- Job:
Restate verbatim the lines between the one holding "addPart(pillowGroup, 'pillow', pillow(), PILLOW_BLACK);" and the one holding "cad_parts[node].hide_render = cad_parts[node].hide_viewport", both included, and no others.

- Given information:

-- begin --

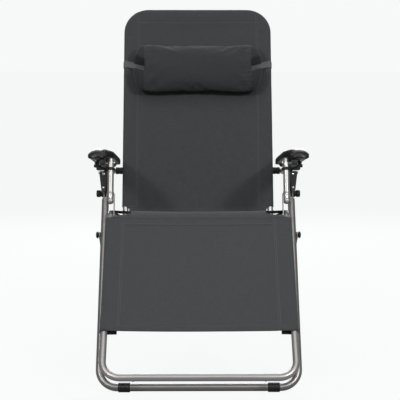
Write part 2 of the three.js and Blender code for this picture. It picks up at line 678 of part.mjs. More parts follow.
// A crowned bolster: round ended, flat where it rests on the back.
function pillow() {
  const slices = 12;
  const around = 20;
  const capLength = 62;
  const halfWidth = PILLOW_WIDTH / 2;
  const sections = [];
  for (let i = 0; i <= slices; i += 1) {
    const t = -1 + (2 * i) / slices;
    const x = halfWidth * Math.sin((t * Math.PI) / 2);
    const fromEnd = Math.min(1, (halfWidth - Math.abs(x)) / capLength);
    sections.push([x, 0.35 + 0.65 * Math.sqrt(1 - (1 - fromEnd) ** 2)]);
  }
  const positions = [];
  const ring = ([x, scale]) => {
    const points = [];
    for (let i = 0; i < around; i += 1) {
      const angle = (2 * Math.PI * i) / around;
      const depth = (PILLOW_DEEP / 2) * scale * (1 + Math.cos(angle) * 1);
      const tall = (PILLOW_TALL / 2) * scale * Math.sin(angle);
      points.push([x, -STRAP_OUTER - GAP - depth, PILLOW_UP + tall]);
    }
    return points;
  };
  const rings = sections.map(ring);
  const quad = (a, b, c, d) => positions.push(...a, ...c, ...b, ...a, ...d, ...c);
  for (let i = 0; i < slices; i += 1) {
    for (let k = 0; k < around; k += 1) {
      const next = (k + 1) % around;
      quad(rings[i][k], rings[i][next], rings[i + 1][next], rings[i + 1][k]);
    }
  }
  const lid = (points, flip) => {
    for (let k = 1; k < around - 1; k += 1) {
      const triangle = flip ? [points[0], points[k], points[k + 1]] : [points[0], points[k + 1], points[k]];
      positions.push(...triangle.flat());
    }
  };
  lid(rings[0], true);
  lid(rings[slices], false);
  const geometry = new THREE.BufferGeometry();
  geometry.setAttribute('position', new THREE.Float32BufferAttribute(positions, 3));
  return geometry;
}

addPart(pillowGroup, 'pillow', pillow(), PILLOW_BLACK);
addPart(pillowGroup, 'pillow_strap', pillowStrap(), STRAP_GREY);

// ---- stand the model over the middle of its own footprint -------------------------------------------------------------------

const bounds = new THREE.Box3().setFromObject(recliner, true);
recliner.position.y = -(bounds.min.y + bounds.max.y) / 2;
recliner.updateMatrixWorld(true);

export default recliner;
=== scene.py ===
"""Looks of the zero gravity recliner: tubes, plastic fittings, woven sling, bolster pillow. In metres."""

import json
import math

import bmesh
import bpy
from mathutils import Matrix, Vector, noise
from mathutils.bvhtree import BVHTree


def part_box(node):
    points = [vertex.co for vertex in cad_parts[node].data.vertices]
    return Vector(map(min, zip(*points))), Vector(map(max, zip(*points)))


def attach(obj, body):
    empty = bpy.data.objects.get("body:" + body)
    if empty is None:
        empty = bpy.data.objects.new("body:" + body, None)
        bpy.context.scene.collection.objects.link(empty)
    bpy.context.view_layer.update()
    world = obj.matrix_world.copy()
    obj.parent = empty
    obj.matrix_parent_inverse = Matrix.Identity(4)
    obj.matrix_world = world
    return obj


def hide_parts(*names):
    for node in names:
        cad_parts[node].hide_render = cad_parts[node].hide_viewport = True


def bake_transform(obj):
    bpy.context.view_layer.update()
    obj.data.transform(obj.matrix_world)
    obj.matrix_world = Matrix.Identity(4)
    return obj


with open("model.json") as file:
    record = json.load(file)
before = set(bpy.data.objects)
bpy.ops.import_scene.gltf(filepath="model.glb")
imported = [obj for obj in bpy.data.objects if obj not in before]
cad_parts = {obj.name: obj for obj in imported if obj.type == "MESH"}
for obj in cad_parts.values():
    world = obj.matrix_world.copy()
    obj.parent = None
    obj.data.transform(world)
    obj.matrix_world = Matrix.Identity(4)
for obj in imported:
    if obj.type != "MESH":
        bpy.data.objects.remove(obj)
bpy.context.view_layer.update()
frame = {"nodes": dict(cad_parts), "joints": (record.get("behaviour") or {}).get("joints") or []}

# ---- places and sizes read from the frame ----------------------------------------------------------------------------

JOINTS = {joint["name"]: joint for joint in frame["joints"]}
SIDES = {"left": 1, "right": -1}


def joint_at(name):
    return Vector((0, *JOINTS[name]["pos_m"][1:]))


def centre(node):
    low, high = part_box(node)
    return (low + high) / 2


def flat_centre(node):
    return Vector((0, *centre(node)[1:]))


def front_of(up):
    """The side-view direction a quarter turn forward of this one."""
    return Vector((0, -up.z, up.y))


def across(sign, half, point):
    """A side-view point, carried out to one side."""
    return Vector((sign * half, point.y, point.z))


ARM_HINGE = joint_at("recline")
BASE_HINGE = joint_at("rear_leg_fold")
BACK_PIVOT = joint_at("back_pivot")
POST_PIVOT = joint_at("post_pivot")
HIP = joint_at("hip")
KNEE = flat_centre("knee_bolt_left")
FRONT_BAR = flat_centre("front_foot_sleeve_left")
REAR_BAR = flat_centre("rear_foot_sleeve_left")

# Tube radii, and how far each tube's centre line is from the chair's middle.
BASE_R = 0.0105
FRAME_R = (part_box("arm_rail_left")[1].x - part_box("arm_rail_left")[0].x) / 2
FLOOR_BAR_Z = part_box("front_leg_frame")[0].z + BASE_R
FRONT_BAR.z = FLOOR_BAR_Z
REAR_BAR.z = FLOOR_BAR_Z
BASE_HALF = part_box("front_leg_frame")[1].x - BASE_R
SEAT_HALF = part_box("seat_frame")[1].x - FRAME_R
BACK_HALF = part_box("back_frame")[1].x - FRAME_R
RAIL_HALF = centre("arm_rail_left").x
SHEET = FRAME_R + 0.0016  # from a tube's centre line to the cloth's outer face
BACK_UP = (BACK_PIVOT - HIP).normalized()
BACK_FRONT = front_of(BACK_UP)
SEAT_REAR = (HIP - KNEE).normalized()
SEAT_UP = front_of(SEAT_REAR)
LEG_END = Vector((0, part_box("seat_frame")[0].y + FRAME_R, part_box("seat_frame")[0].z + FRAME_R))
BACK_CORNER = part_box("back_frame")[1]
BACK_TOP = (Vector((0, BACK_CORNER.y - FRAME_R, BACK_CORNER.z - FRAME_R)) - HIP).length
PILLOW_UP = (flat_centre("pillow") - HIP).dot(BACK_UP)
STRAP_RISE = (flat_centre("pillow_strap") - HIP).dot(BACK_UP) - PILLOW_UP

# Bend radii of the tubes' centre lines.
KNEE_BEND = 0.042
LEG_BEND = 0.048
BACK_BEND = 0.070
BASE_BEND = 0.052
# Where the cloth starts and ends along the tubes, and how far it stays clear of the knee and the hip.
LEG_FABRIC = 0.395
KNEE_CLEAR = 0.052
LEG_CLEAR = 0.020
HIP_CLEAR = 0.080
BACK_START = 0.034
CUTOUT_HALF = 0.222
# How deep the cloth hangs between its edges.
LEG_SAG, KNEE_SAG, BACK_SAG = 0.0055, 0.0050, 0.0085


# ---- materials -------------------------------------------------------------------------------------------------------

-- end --

- Answer to this task:
addPart(pillowGroup, 'pillow', pillow(), PILLOW_BLACK);
addPart(pillowGroup, 'pillow_strap', pillowStrap(), STRAP_GREY);

// ---- stand the model over the middle of its own footprint -------------------------------------------------------------------

const bounds = new THREE.Box3().setFromObject(recliner, true);
recliner.position.y = -(bounds.min.y + bounds.max.y) / 2;
recliner.updateMatrixWorld(true);

export default recliner;
=== scene.py ===
"""Looks of the zero gravity recliner: tubes, plastic fittings, woven sling, bolster pillow. In metres."""

import json
import math

import bmesh
import bpy
from mathutils import Matrix, Vector, noise
from mathutils.bvhtree import BVHTree


def part_box(node):
    points = [vertex.co for vertex in cad_parts[node].data.vertices]
    return Vector(map(min, zip(*points))), Vector(map(max, zip(*points)))


def attach(obj, body):
    empty = bpy.data.objects.get("body:" + body)
    if empty is None:
        empty = bpy.data.objects.new("body:" + body, None)
        bpy.context.scene.collection.objects.link(empty)
    bpy.context.view_layer.update()
    world = obj.matrix_world.copy()
    obj.parent = empty
    obj.matrix_parent_inverse = Matrix.Identity(4)
    obj.matrix_world = world
    return obj


def hide_parts(*names):
    for node in names:
        cad_parts[node].hide_render = cad_parts[node].hide_viewport = True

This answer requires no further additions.